After decades of focusing their concerns on inflation, perhaps bankers and investors now should be paying some attention to the prospects for inflation's mirror image-deflation.
"Those who say deflation went out with high-button shoes ought to look at Japan and Switzerland today. Both have had deflation during this entire decade," noted A. Gary Shilling, an economist and investment manager.
"Deflation is the risk, not reflation," concurred Edward Yardeni, chief economist at Deutsche Morgan Grenfell Inc., New York.
Deflation-falling prices-can mar corporate earnings and short-circuit an economic expansion as much as inflation. Indeed, deflation characterized the Great Depression of the 1930s.
To be sure, neither Mr. Shilling nor Mr. Yardeni is predicting deflation-falling prices-for the nation's economy. But they both offer scenarios in which the phenomenon might appear.
"If two things happen, chances of deflation could exceed 50%," said Mr. Shilling, president of A. Gary Shilling & Co., Springfield, N.J.. Those factors, he said, are the continued strength of the U.S. dollar and "a switch by consumers, at long last, from being big spenders to big savers."
Mr. Shilling has long expected such a shift by consumers, for demographic and other reasons, but the excellent business climate and low unemployment of the past several years have kept spending at high levels.
Spending has recently been soft, but a revival, anticipated by many economists, could provoke the Federal Reserve to ratchet up interest rates in a bid to slow the economy.
Eventually, this pattern results in recession, said Mr. Shilling, noting that economic expansions customarily end "with a bang, not a whimper" from the central bank's credit-tightening actions. That may also bring on the "long overdue massive correction in stock prices."
With consumer debt at high levels and many people relying heavily on the stock market for retirement savings, a recession and market correction could be traumatic and debilitating, he said.
"Then you might really get some religion in consumers, with the savings rate going up and not coming down," he said. "And that, in turn, could lead to a weak recovery and cause deflation to set in."
Mr. Shilling emphasized he was offering "a scenario and not a highly probable forecast, but it is a way things could unfold." At the same time, he noted that consumer spending and saving patterns "have so far defied my unimpeachable logic."
In any case, he said, it is difficult to imagine a recession until next year at the earliest or deflation as a serious problem until the end of the decade.
Moreover, deflation in limited instances is not bad and can be a sign of business health if demand is strong and innovation and efficiency are at work. "We've had deflation in computer prices for years," he pointed out.
But generalized deflation is handmaiden to falling demand as consumers wait for prices to decline further before buying and the value of savings goes up. That can mean excess inventories, layoffs, price cutting, and weakening corporate profits in a self-reinforcing cycle.
Moreover, debtors are the clear losers in a deflationary environment as much as they are winners under inflation, Mr. Shilling pointed out. While interest rates fall, the value of loan principal increases and the burden of debt service rises.

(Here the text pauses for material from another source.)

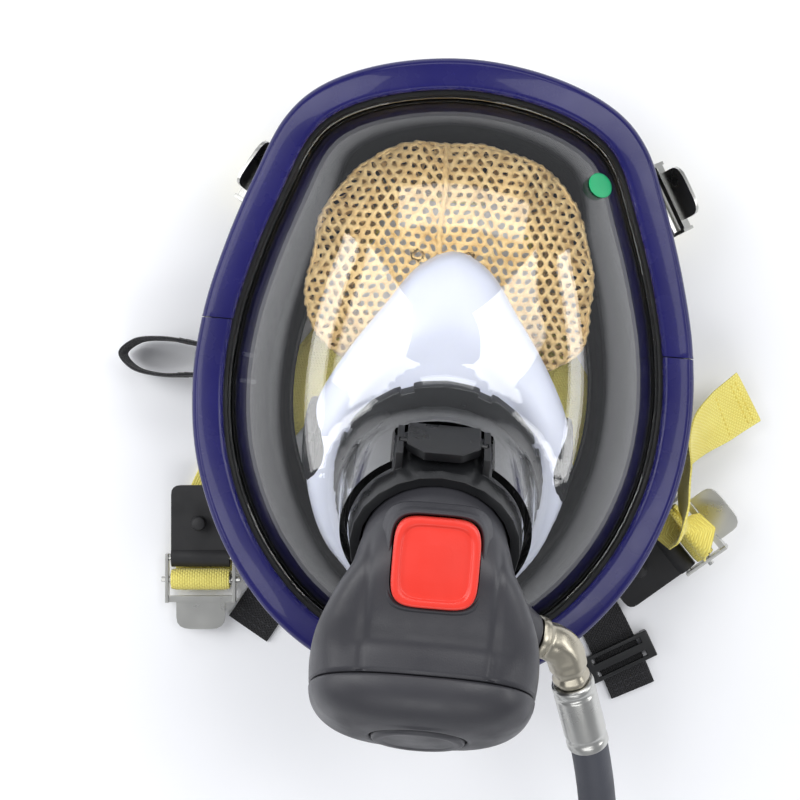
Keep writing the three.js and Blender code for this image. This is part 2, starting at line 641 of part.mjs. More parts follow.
// A rubber tab with a ball stud and a roll for the buckle's pin. The root reaches the skirt:
// sideways on the cheeks, straight back where the tab stands up.
function tabGeometry(axes, upright) {
  const half = STRAP_W / 2;
  const inner = upright ? -6 : -16;
  const face = new THREE.Shape();
  face.moveTo(ROLL_X, -half);
  face.lineTo(ROLL_X, half);
  face.lineTo(inner + 4, half);
  face.quadraticCurveTo(inner, half, inner, half - 4);
  face.lineTo(inner, -half + 4);
  face.quadraticCurveTo(inner, -half, inner + 4, -half);
  const plate = new THREE.ExtrudeGeometry(face, {
    depth: TAB_T, bevelEnabled: false, curveSegments: 4,
  }).translate(0, 0, PIN_Z);
  const root = upright
    ? block(10, 18, 20, -1, 0, PIN_Z + 11)
    : joined(block(13, 46, TAB_T, -9.5, 23, PIN_Z + TAB_T / 2), studGeometry());
  const roll = rod(ROLL_R, half, ROLL_X, PIN_Z, 14);
  const whole = joined(plate, roll).add(upright ? solid(root) : root);
  const made = cutBy(whole, rod(1.9, half + 1, ROLL_X, PIN_Z));
  return shape(solid(shape(made).applyMatrix4(axes)).subtract(solid(skirtBlock())));
}

// Stamped buckle: hinge rod in the roll, side arms, cross bar and lever plate.
const ARM_Y = 14.4;
function buckleGeometry(withRoller) {
  const arm = (hand) =>
    block(BAR_X - ROLL_X + 3, 1.4, 5, (BAR_X + ROLL_X) / 2, hand * ARM_Y, PIN_Z);
  const tongue = new THREE.Shape();
  tongue.moveTo(BAR_X, -10.5);
  tongue.lineTo(LEVER_X - 5, -10.5);
  tongue.quadraticCurveTo(LEVER_X, -10.5, LEVER_X, -4);
  tongue.lineTo(LEVER_X, 4);
  tongue.quadraticCurveTo(LEVER_X, 10.5, LEVER_X - 5, 10.5);
  tongue.lineTo(BAR_X, 10.5);
  const plate = new THREE.ExtrudeGeometry(tongue, {
    depth: 1.4, bevelEnabled: false, curveSegments: 4,
  }).translate(0, 0, PIN_Z - 0.7);
  const frame = joined(
    rod(1.5, ARM_Y, ROLL_X, PIN_Z), arm(-1), arm(1), plate,
    block(2.6, 2 * ARM_Y + 1.4, 3.4, BAR_X, 0, PIN_Z),
  );
  if (withRoller) return shape(frame.add(solid(rod(4.4, ARM_Y, ROLLER_X, PIN_Z, 14))));
  return shape(cutBy(frame, rod(1.6, 20, ROLLER_X, PIN_Z)));
}
const rollerGeometry = () =>
  shape(joined(rod(1.2, 17, ROLLER_X, PIN_Z), rod(2.6, 13, ROLLER_X, PIN_Z)));
const wrapGeometry = () =>
  ring(3, 3 + STRAP_T, -STRAP_W / 2, STRAP_W / 2, 14)
    .rotateX(Math.PI / 2).translate(ROLLER_X, 0, PIN_Z);

// Where each set is: the point under its stud, its heading and how far it stands up.
const SETS = {
  right_cheek: { at: [-97.7, -71.2, 0], heading: -85, pitch: 0 },
  left_cheek: { at: [94.4, -71, 4], heading: 44, pitch: 20 },
  right_temple: { at: [-79, 76, 12], heading: 150, pitch: 72 },
  left_temple: { at: [79, 76.5, 12], heading: 30, pitch: 62 },
  top: { at: [0, 122, 12], heading: 90, pitch: 75 },
};
const axesOf = ({ at, heading, pitch }) =>
  new THREE.Matrix4()
    .makeRotationZ(radians(heading))
    .multiply(new THREE.Matrix4().makeRotationY(-radians(pitch)))
    .setPosition(...at);

// The loose end of the left cheek's strap, standing up from the roller and laid over.
const LEFT_TAIL = [
  [vec(108.6, -57.3, 23.2), vec(-0.7, 0.72, 0)], [vec(107.5, -58.2, 29), vec(-0.7, 0.72, 0)],
  [vec(105, -55, 39), vec(-0.4, 0.5, 0.75)], [vec(103.5, -44, 39.6), vec(0, 0, 1)],
  [vec(103.5, -34, 36), vec(0, 0, 1)], [vec(105, -24, 30), vec(-0.2, 0.2, 0.9)],
  [vec(111, -14, 24), vec(-0.5, 0.4, 0.75)], [vec(120, -6, 19), vec(-0.62, 0.6, 0.5)],
  [vec(131, 3, 16), vec(-0.65, 0.65, 0.35)],
];
for (const [name, set] of Object.entries(SETS)) {
  const axes = axesOf(set);
  const cheek = name.endsWith("cheek");
  place(`${name}_tab`, tabGeometry(axes, !cheek), blackRubber);
  place(`${name}_buckle`, buckleGeometry(!cheek).applyMatrix4(axes), steel);
  if (!cheek) continue;
  place(`${name}_roller`, rollerGeometry().applyMatrix4(axes), steel);
  const wrap = wrapGeometry().applyMatrix4(axes);
  const loose = () => ribbon(LEFT_TAIL, STRAP_W, STRAP_T);
  place(`${name}_strap_end`, name === "left_cheek" ? shape(joined(wrap, loose())) : wrap, yellowWeb);
}

// ---------------------------------------------------------------- head net and its straps
const NET_HALF = [[0, 97], [30, 92], [50, 74], [58, 46], [56, 18], [34, 3], [0, -2]];
const NET_Y = 44;
const netCurve = closedCurve(mirrored(NET_HALF).map(([x, y]) => vec(x, y, 0)));
const netRing = ([scale, z]) =>
  Array.from({ length: 24 }, (_, i) => {
    const p = netCurve.getPoint(i / 24);
    return vec(p.x * scale, NET_Y + (p.y - NET_Y) * scale, z);
  });
place("head_net", loft([
  [0.3, 30], [0.7, 28], [0.7, 14], [0.62, 3.6], [0.66, 3.2], [0.75, 14], [0.76, 22.2],
  [0.97, 23], [0.98, 25], [0.84, 31], [0.3, 33],
].map(netRing)), tanNet);

const onTable = (thickness) => ([x, y, heading]) =>
  [vec(x, y, thickness / 2), vec(-Math.sin(radians(heading)), Math.cos(radians(heading)), 0)];
const flatStrap = (stops) => ribbon(stops.map(onTable(STRAP_T)), STRAP_W, STRAP_T);

place("right_cheek_strap", flatStrap([
  [-40, 20, 225], [-58, -6, 228], [-76, -30, 236], [-90, -54, 248], [-95.5, -76, 268],
  [-95, -92, 275],
]), yellowWeb);
place("left_cheek_strap", flatStrap([
  [40, 20, 315], [56, -4, 312], [70, -24, 314], [84, -42, 322], [98, -52, 328],
]), yellowWeb);

// A strap that lies on the table and turns up behind its standing buckle.
function risingStrap({ at, heading, pitch }, inner) {
  const out = vec(Math.cos(radians(heading)), Math.sin(radians(heading)), 0);
  const across = vec(-out.y, out.x, 0);
  const foot = vec(at[0], at[1], 0);
  const lean = vec(0, 0, Math.sin(radians(pitch))).addScaledVector(out, Math.cos(radians(pitch)));
  const spot = (distance, height) => foot.clone().addScaledVector(out, distance).setZ(height);
  const behind = (distance) => spot(1.2, at[2]).addScaledVector(lean, distance);
  return ribbon([
    [spot(inner, STRAP_T / 2), across], [spot(-14, STRAP_T / 2), across],
    [spot(-5, 2.2), across], [behind(-4), across], [behind(17), across],
  ], STRAP_W, STRAP_T);
}
place("right_temple_strap", risingStrap(SETS.right_temple, -48), yellowWeb);
place("left_temple_strap", risingStrap(SETS.left_temple, -48), yellowWeb);
place("top_strap", risingStrap(SETS.top, -46), yellowWeb);

// ---------------------------------------------------------------- neck strap
const LOOP = [
  [-82, 2, 22], [-104, 5, 18], [-120, 6, 15], [-131, 4, 13], [-136.5, -1.6, 12.5],
  [-131, -7.4, 12.5], [-119, -9.4, 13], [-102, -8, 16], [-82, -9, 22],
];
place("neck_strap_loop", shape(cutBy(
  solid(ribbon(LOOP.map(([x, y, z]) => [vec(x, y, z), vec(0, 0, 1)]), WEB_W, WEB_T)),
  skirtBlock())), blackWeb);
place("neck_strap", ribbon([
  [-74, -116, 62], [-60, -92, 58], [-44, -74, 42], [-16, -58, 16], [16, -56, 350],
  [44, -64, 330], [62, -78, 315], [76.5, -96, 304], [89.4, -117.4, 300], [95, -128, 298],
].map(onTable(WEB_T)), WEB_W, WEB_T), blackWeb);

function slider() {
  const plate = new THREE.Shape([[-15.5, -6], [15.5, -6], [15.5, 6], [-15.5, 6]].map(([x, y]) =>
    new THREE.Vector2(x, y)));
  for (const y of [-3, 3]) {
    const slot = [[-11.5, y - 1.3], [11.5, y - 1.3], [11.5, y + 1.3], [-11.5, y + 1.3]];
    plate.holes.push(new THREE.Path(slot.map(([sx, sy]) => new THREE.Vector2(sx, sy))));
  }
  const bars = new THREE.ExtrudeGeometry(plate, { depth: 2.4, bevelEnabled: false })
    .translate(0, 0, 2.3);
  const leg = (hand) => block(3, 12, 4.7, hand * 14, 0, 2.35);
  return shape(joined(bars, leg(-1), leg(1)));
}
place("neck_strap_slider",
  slider().rotateZ(radians(30)).translate(87.5, -114, 0), blackPlastic);

// ---------------------------------------------------------------- origin
const CORD = ["hose", "hose_coil", "hose_tail", "hose_connector", "connector_sleeve"];
const bounds = new THREE.Box3();
for (const mesh of group.children) if (!CORD.includes(mesh.name)) bounds.expandByObject(mesh, true);
const middle = bounds.getCenter(vec(0, 0, 0));
for (const mesh of group.children) mesh.geometry.translate(-middle.x, -middle.y, -bounds.min.z);

export default group;
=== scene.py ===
# The looks of a full-face breathing mask with its demand valve and air hose, around its packed
# frame. Shapes are worked out in millimetres in the mask's own layout, where the middle of the
# clamp frame is near x = 0, y = 0, and then moved by SHIFT.
from math import atan2, cos, hypot, pi, radians, sin, sqrt

import bmesh
import bpy
import numpy as np
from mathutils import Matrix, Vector


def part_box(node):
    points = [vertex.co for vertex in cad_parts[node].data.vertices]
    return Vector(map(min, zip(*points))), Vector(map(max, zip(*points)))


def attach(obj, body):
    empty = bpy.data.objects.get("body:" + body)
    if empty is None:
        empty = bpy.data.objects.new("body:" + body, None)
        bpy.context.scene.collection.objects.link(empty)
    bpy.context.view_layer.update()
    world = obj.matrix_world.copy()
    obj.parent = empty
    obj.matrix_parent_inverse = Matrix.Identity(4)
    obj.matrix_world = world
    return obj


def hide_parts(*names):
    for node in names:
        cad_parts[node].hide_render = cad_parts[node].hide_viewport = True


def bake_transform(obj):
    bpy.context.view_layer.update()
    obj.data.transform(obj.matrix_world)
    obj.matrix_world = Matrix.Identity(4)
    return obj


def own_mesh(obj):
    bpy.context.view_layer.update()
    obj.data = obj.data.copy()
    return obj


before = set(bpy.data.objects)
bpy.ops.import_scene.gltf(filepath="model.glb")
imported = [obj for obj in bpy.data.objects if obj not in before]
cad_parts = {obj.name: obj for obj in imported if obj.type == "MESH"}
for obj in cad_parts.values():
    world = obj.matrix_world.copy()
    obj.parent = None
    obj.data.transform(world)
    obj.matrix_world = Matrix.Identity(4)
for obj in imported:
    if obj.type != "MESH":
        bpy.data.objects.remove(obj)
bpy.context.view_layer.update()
scene = bpy.context.scene

MM = 0.001
TAU = 2 * pi
BUTTON = {"x": 0, "y": -65, "z": 158.5, "width": 29.5, "length": 30.5}
button_low, button_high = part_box("reset_button")
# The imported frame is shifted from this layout. The reset button tells by how much.
SHIFT = np.array([
    (button_low.x + button_high.x) / 2 / MM - BUTTON["x"],
    (button_low.y + button_high.y) / 2 / MM - BUTTON["y"],
    0,
])


def metres(points):
    return (np.asarray(points, float) + SHIFT) * MM


def at(*point):
    return Vector(metres(point))


# ---- camera, lights
CAMERA_SPOT = (-16.8, -11.3, 740)
CAMERA_TURN = radians(5)
camera_data = bpy.data.cameras.new("camera")
camera_data.lens = 76.5
camera_data.sensor_width = 36
camera = bpy.data.objects.new("camera", camera_data)
camera.location = at(*CAMERA_SPOT)
camera.rotation_euler = (0, 0, CAMERA_TURN)
scene.collection.objects.link(camera)
scene.camera = camera
scene.view_settings.view_transform = "Standard"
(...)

Mr. Yardeni said he is "not very concerned" about deflation, believing most companies will find enough growth around the world to either avert or offset the deflationary pressures of global competition.
Still, he noted that weak gold prices-recently at 12-year lows-suggest the producer price index annualized inflation rate may soon turn negative. Producer prices have fallen for an unprecedented six straight months.
The economist's greater concern is that deflationary forces might combine with a pair of other factors-a booming stock market and the "year 2000 problem" facing computer users.
An optimist about the economy, Mr. Yardeni has long predicted that the Dow Jones industrial average can hit "10,000 by 2000." With the Dow up 2000 points in only nine months to the 8000 range, however, he worries that his forecast may be conservative.
If the Dow hits 10,000 in the next six to 12 months instead of over two and a half years, "the Fed may have to act," he said.
Mr. Yardeni now sees a 30% chance of a worldwide recession in the year 2000. He still expects a 10,000 Dow, "but that level could be followed by a significant drop in stock prices in the U.S. and in other stock markets."
He advised investors to lighten up on stocks over the next few years and buy more bonds. He expects the U.S. government's 30-year bond yield to fall to 5% in 1998 and perhaps to 4% by 2000.
As for the "millennial bug" affecting computers, which may not distinguish the new century, the dimensions of the problems are worrisome and "the computer services industry doesn't have the capacity to solve everyone's problem."
As the year 2000 approaches, companies and governments could be forced to spend large sums to retrofit data systems. After the deadline, lawsuits could proliferate and legal costs explode.